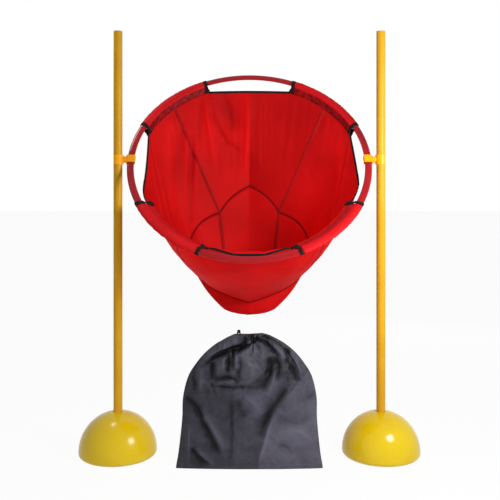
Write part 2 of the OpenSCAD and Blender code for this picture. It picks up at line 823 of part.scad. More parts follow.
pouch_gore(1);  // pouch_right
pouch_gore(2);  // pouch_front
pouch_gore(3);  // pouch_left
pouch_floor();
sleeve("upper_right");  // sleeve_upper_right
sleeve("lower_right");  // sleeve_lower_right
sleeve("lower_left");  // sleeve_lower_left
sleeve("upper_left");  // sleeve_upper_left
edge_tape(0);  // back_edge_tape
edge_tape(1);  // right_edge_tape
edge_tape(2);  // front_edge_tape
edge_tape(3);  // left_edge_tape
sleeve_end_tapes();
storage_bag();
drawcord();
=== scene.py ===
"""Pitching target: a cloth catching net on a plastic hoop, clipped between two poles
that stand in domes, with its drawstring storage bag. Metres, +Z up; the thrower is at -Y.
"""

import math

import bmesh
import bpy
from mathutils import Matrix, Vector, noise
from mathutils.kdtree import KDTree


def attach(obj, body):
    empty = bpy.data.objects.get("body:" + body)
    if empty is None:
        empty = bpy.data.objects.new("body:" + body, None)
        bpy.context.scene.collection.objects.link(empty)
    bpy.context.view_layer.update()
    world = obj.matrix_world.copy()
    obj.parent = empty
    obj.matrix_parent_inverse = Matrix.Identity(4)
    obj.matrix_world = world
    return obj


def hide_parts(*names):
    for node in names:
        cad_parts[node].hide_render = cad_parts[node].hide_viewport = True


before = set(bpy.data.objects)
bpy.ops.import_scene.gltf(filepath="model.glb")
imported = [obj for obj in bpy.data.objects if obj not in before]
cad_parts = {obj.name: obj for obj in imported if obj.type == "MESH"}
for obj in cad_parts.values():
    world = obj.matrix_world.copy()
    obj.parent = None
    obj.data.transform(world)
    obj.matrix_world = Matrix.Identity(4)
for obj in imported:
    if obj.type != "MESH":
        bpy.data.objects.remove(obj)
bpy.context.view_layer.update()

# ------------------------------------------------------------------ camera
# The thrower's eye, a little below the hoop's middle and straight in front of the net's
# mouth. It looks level, and the lens is shifted so that the domes stay in view.
camera_data = bpy.data.cameras.new("thrower_view")
camera_data.sensor_width = 36
camera_data.lens = 52.72
camera_data.shift_x = 0.0012
camera_data.shift_y = -0.1286
camera = bpy.data.objects.new("thrower_view", camera_data)
camera.location = (0, -2.1, 0.768)
camera.rotation_euler = (math.radians(90), 0, 0)
bpy.context.collection.objects.link(camera)
bpy.context.scene.camera = camera

# ------------------------------------------------------------------ drawcord
# A thin black braided cord. It runs once round the channel at the bag's mouth, and its
# two ends come out together at the top and are tied in one knot.
BAG_WIDTH = 0.400
BAG_HEIGHT = 0.367
BAG_DEPTH = 0.060
BAG_PLACE_Y = -0.108
BAG_FOOT_X = 0.0
BAG_TOP_X = 0.004
CORD_DIAMETER = 0.004
KNOT_DIAMETER = 0.009
KNOT_LUMPS = 0.12
ONE_WAVE = 6.2832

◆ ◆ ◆

What the exercise asks:
All of the data needs to be reproduced exactly, with no line missing.

Result of the exercise:
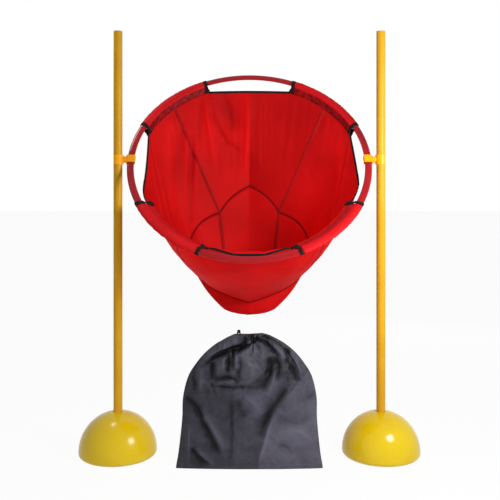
Write part 2 of the OpenSCAD and Blender code for this picture. It picks up at line 823 of part.scad. More parts follow.
pouch_gore(1);  // pouch_right
pouch_gore(2);  // pouch_front
pouch_gore(3);  // pouch_left
pouch_floor();
sleeve("upper_right");  // sleeve_upper_right
sleeve("lower_right");  // sleeve_lower_right
sleeve("lower_left");  // sleeve_lower_left
sleeve("upper_left");  // sleeve_upper_left
edge_tape(0);  // back_edge_tape
edge_tape(1);  // right_edge_tape
edge_tape(2);  // front_edge_tape
edge_tape(3);  // left_edge_tape
sleeve_end_tapes();
storage_bag();
drawcord();
=== scene.py ===
"""Pitching target: a cloth catching net on a plastic hoop, clipped between two poles
that stand in domes, with its drawstring storage bag. Metres, +Z up; the thrower is at -Y.
"""

import math

import bmesh
import bpy
from mathutils import Matrix, Vector, noise
from mathutils.kdtree import KDTree


def attach(obj, body):
    empty = bpy.data.objects.get("body:" + body)
    if empty is None:
        empty = bpy.data.objects.new("body:" + body, None)
        bpy.context.scene.collection.objects.link(empty)
    bpy.context.view_layer.update()
    world = obj.matrix_world.copy()
    obj.parent = empty
    obj.matrix_parent_inverse = Matrix.Identity(4)
    obj.matrix_world = world
    return obj


def hide_parts(*names):
    for node in names:
        cad_parts[node].hide_render = cad_parts[node].hide_viewport = True


before = set(bpy.data.objects)
bpy.ops.import_scene.gltf(filepath="model.glb")
imported = [obj for obj in bpy.data.objects if obj not in before]
cad_parts = {obj.name: obj for obj in imported if obj.type == "MESH"}
for obj in cad_parts.values():
    world = obj.matrix_world.copy()
    obj.parent = None
    obj.data.transform(world)
    obj.matrix_world = Matrix.Identity(4)
for obj in imported:
    if obj.type != "MESH":
        bpy.data.objects.remove(obj)
bpy.context.view_layer.update()

# ------------------------------------------------------------------ camera
# The thrower's eye, a little below the hoop's middle and straight in front of the net's
# mouth. It looks level, and the lens is shifted so that the domes stay in view.
camera_data = bpy.data.cameras.new("thrower_view")
camera_data.sensor_width = 36
camera_data.lens = 52.72
camera_data.shift_x = 0.0012
camera_data.shift_y = -0.1286
camera = bpy.data.objects.new("thrower_view", camera_data)
camera.location = (0, -2.1, 0.768)
camera.rotation_euler = (math.radians(90), 0, 0)
bpy.context.collection.objects.link(camera)
bpy.context.scene.camera = camera

# ------------------------------------------------------------------ drawcord
# A thin black braided cord. It runs once round the channel at the bag's mouth, and its
# two ends come out together at the top and are tied in one knot.
BAG_WIDTH = 0.400
BAG_HEIGHT = 0.367
BAG_DEPTH = 0.060
BAG_PLACE_Y = -0.108
BAG_FOOT_X = 0.0
BAG_TOP_X = 0.004
CORD_DIAMETER = 0.004
KNOT_DIAMETER = 0.009
KNOT_LUMPS = 0.12
ONE_WAVE = 6.2832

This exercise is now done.